> _Material to process_
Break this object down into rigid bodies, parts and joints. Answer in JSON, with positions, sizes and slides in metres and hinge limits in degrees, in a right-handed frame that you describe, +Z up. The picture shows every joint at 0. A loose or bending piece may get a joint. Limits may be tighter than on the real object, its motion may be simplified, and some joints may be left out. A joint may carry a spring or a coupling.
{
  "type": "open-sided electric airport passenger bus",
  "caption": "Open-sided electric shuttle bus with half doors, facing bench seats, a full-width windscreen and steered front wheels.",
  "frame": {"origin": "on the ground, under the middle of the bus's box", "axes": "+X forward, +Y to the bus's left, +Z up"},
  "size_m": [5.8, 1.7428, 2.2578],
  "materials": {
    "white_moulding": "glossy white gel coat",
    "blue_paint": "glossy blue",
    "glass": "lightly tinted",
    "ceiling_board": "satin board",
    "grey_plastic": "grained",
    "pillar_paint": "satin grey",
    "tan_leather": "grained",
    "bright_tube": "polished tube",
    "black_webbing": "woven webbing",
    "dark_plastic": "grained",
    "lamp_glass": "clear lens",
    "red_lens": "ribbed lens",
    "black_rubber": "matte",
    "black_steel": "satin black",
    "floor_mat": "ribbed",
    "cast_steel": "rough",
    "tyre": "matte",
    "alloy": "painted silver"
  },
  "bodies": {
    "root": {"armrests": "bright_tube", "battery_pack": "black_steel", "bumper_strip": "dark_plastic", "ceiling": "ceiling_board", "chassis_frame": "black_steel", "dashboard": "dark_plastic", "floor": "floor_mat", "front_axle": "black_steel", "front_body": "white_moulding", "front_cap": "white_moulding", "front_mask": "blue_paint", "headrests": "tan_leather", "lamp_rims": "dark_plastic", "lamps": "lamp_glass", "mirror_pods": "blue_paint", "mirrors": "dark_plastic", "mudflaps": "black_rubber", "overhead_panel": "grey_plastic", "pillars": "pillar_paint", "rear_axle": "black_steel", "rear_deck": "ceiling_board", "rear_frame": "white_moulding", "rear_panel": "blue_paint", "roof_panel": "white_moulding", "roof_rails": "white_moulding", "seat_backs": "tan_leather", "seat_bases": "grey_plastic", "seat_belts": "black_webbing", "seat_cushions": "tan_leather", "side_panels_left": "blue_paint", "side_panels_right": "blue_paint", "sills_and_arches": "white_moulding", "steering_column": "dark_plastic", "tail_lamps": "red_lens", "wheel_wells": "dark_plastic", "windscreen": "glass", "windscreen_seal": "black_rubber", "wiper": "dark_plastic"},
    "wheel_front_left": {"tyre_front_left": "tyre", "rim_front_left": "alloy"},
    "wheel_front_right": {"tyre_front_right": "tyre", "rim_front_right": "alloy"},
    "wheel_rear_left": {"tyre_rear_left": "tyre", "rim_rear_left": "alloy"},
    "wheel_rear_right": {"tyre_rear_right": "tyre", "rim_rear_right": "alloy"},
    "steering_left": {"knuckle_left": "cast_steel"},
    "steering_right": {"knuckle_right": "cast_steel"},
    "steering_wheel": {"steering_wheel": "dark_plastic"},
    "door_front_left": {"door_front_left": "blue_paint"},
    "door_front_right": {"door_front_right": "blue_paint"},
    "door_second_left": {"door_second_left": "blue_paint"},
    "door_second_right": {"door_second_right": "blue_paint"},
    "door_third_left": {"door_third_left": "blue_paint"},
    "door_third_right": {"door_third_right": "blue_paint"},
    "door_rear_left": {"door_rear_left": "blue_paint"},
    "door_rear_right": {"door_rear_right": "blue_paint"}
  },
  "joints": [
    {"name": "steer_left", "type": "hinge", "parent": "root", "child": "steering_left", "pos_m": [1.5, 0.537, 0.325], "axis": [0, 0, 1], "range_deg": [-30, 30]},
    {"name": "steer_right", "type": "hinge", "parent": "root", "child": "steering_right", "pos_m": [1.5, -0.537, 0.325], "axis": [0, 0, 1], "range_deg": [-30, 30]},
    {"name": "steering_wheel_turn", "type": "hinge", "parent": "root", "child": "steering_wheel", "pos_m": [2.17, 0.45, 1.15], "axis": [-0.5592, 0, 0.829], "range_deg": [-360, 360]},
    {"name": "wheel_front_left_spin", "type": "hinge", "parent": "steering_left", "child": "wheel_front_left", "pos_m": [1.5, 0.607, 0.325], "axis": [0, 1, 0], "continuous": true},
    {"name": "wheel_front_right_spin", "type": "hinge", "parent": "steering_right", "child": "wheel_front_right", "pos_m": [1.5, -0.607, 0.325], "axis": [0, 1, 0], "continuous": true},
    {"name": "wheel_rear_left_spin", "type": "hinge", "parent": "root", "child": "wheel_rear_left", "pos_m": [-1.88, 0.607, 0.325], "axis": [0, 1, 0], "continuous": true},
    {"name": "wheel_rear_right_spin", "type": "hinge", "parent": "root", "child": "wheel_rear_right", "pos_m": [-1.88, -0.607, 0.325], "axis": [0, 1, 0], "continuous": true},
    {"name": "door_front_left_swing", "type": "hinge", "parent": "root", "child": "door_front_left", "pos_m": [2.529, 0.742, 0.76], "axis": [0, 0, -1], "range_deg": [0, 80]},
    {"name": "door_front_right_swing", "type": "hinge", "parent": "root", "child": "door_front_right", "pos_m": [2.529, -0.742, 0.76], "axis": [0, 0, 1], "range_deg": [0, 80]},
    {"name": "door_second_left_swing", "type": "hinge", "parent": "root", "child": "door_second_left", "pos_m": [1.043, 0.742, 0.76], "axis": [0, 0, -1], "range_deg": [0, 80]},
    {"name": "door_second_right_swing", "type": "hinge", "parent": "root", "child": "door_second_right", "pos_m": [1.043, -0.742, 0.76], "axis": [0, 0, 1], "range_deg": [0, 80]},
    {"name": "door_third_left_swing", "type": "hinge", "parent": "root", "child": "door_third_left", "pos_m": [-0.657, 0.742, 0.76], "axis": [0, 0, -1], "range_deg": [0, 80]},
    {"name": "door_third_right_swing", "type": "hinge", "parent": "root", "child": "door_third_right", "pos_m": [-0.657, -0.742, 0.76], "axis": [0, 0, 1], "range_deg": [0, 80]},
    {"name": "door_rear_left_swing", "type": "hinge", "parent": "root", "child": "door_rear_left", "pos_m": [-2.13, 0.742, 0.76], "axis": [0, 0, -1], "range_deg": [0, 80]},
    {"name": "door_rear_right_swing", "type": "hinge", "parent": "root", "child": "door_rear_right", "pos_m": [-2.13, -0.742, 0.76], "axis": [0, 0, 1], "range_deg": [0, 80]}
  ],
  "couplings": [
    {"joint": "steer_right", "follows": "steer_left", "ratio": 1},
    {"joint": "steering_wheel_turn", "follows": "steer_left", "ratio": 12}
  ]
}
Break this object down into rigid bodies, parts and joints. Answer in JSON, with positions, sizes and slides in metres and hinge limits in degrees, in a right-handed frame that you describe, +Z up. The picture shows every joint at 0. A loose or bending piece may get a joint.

> _Exercise directions_
Set out the complete listing exactly as shown.

> _Response_
Break this object down into rigid bodies, parts and joints. Answer in JSON, with positions, sizes and slides in metres and hinge limits in degrees, in a right-handed frame that you describe, +Z up. The picture shows every joint at 0. A loose or bending piece may get a joint. Limits may be tighter than on the real object, its motion may be simplified, and some joints may be left out. A joint may carry a spring or a coupling.
{
  "type": "open-sided electric airport passenger bus",
  "caption": "Open-sided electric shuttle bus with half doors, facing bench seats, a full-width windscreen and steered front wheels.",
  "frame": {"origin": "on the ground, under the middle of the bus's box", "axes": "+X forward, +Y to the bus's left, +Z up"},
  "size_m": [5.8, 1.7428, 2.2578],
  "materials": {
    "white_moulding": "glossy white gel coat",
    "blue_paint": "glossy blue",
    "glass": "lightly tinted",
    "ceiling_board": "satin board",
    "grey_plastic": "grained",
    "pillar_paint": "satin grey",
    "tan_leather": "grained",
    "bright_tube": "polished tube",
    "black_webbing": "woven webbing",
    "dark_plastic": "grained",
    "lamp_glass": "clear lens",
    "red_lens": "ribbed lens",
    "black_rubber": "matte",
    "black_steel": "satin black",
    "floor_mat": "ribbed",
    "cast_steel": "rough",
    "tyre": "matte",
    "alloy": "painted silver"
  },
  "bodies": {
    "root": {"armrests": "bright_tube", "battery_pack": "black_steel", "bumper_strip": "dark_plastic", "ceiling": "ceiling_board", "chassis_frame": "black_steel", "dashboard": "dark_plastic", "floor": "floor_mat", "front_axle": "black_steel", "front_body": "white_moulding", "front_cap": "white_moulding", "front_mask": "blue_paint", "headrests": "tan_leather", "lamp_rims": "dark_plastic", "lamps": "lamp_glass", "mirror_pods": "blue_paint", "mirrors": "dark_plastic", "mudflaps": "black_rubber", "overhead_panel": "grey_plastic", "pillars": "pillar_paint", "rear_axle": "black_steel", "rear_deck": "ceiling_board", "rear_frame": "white_moulding", "rear_panel": "blue_paint", "roof_panel": "white_moulding", "roof_rails": "white_moulding", "seat_backs": "tan_leather", "seat_bases": "grey_plastic", "seat_belts": "black_webbing", "seat_cushions": "tan_leather", "side_panels_left": "blue_paint", "side_panels_right": "blue_paint", "sills_and_arches": "white_moulding", "steering_column": "dark_plastic", "tail_lamps": "red_lens", "wheel_wells": "dark_plastic", "windscreen": "glass", "windscreen_seal": "black_rubber", "wiper": "dark_plastic"},
    "wheel_front_left": {"tyre_front_left": "tyre", "rim_front_left": "alloy"},
    "wheel_front_right": {"tyre_front_right": "tyre", "rim_front_right": "alloy"},
    "wheel_rear_left": {"tyre_rear_left": "tyre", "rim_rear_left": "alloy"},
    "wheel_rear_right": {"tyre_rear_right": "tyre", "rim_rear_right": "alloy"},
    "steering_left": {"knuckle_left": "cast_steel"},
    "steering_right": {"knuckle_right": "cast_steel"},
    "steering_wheel": {"steering_wheel": "dark_plastic"},
    "door_front_left": {"door_front_left": "blue_paint"},
    "door_front_right": {"door_front_right": "blue_paint"},
    "door_second_left": {"door_second_left": "blue_paint"},
    "door_second_right": {"door_second_right": "blue_paint"},
    "door_third_left": {"door_third_left": "blue_paint"},
    "door_third_right": {"door_third_right": "blue_paint"},
    "door_rear_left": {"door_rear_left": "blue_paint"},
    "door_rear_right": {"door_rear_right": "blue_paint"}
  },
  "joints": [
    {"name": "steer_left", "type": "hinge", "parent": "root", "child": "steering_left", "pos_m": [1.5, 0.537, 0.325], "axis": [0, 0, 1], "range_deg": [-30, 30]},
    {"name": "steer_right", "type": "hinge", "parent": "root", "child": "steering_right", "pos_m": [1.5, -0.537, 0.325], "axis": [0, 0, 1], "range_deg": [-30, 30]},
    {"name": "steering_wheel_turn", "type": "hinge", "parent": "root", "child": "steering_wheel", "pos_m": [2.17, 0.45, 1.15], "axis": [-0.5592, 0, 0.829], "range_deg": [-360, 360]},
    {"name": "wheel_front_left_spin", "type": "hinge", "parent": "steering_left", "child": "wheel_front_left", "pos_m": [1.5, 0.607, 0.325], "axis": [0, 1, 0], "continuous": true},
    {"name": "wheel_front_right_spin", "type": "hinge", "parent": "steering_right", "child": "wheel_front_right", "pos_m": [1.5, -0.607, 0.325], "axis": [0, 1, 0], "continuous": true},
    {"name": "wheel_rear_left_spin", "type": "hinge", "parent": "root", "child": "wheel_rear_left", "pos_m": [-1.88, 0.607, 0.325], "axis": [0, 1, 0], "continuous": true},
    {"name": "wheel_rear_right_spin", "type": "hinge", "parent": "root", "child": "wheel_rear_right", "pos_m": [-1.88, -0.607, 0.325], "axis": [0, 1, 0], "continuous": true},
    {"name": "door_front_left_swing", "type": "hinge", "parent": "root", "child": "door_front_left", "pos_m": [2.529, 0.742, 0.76], "axis": [0, 0, -1], "range_deg": [0, 80]},
    {"name": "door_front_right_swing", "type": "hinge", "parent": "root", "child": "door_front_right", "pos_m": [2.529, -0.742, 0.76], "axis": [0, 0, 1], "range_deg": [0, 80]},
    {"name": "door_second_left_swing", "type": "hinge", "parent": "root", "child": "door_second_left", "pos_m": [1.043, 0.742, 0.76], "axis": [0, 0, -1], "range_deg": [0, 80]},
    {"name": "door_second_right_swing", "type": "hinge", "parent": "root", "child": "door_second_right", "pos_m": [1.043, -0.742, 0.76], "axis": [0, 0, 1], "range_deg": [0, 80]},
    {"name": "door_third_left_swing", "type": "hinge", "parent": "root", "child": "door_third_left", "pos_m": [-0.657, 0.742, 0.76], "axis": [0, 0, -1], "range_deg": [0, 80]},
    {"name": "door_third_right_swing", "type": "hinge", "parent": "root", "child": "door_third_right", "pos_m": [-0.657, -0.742, 0.76], "axis": [0, 0, 1], "range_deg": [0, 80]},
    {"name": "door_rear_left_swing", "type": "hinge", "parent": "root", "child": "door_rear_left", "pos_m": [-2.13, 0.742, 0.76], "axis": [0, 0, -1], "range_deg": [0, 80]},
    {"name": "door_rear_right_swing", "type": "hinge", "parent": "root", "child": "door_rear_right", "pos_m": [-2.13, -0.742, 0.76], "axis": [0, 0, 1], "range_deg": [0, 80]}
  ],
  "couplings": [
    {"joint": "steer_right", "follows": "steer_left", "ratio": 1},
    {"joint": "steering_wheel_turn", "follows": "steer_left", "ratio": 12}
  ]
}
Break this object down into rigid bodies, parts and joints. Answer in JSON, with positions, sizes and slides in metres and hinge limits in degrees, in a right-handed frame that you describe, +Z up. The picture shows every joint at 0. A loose or bending piece may get a joint.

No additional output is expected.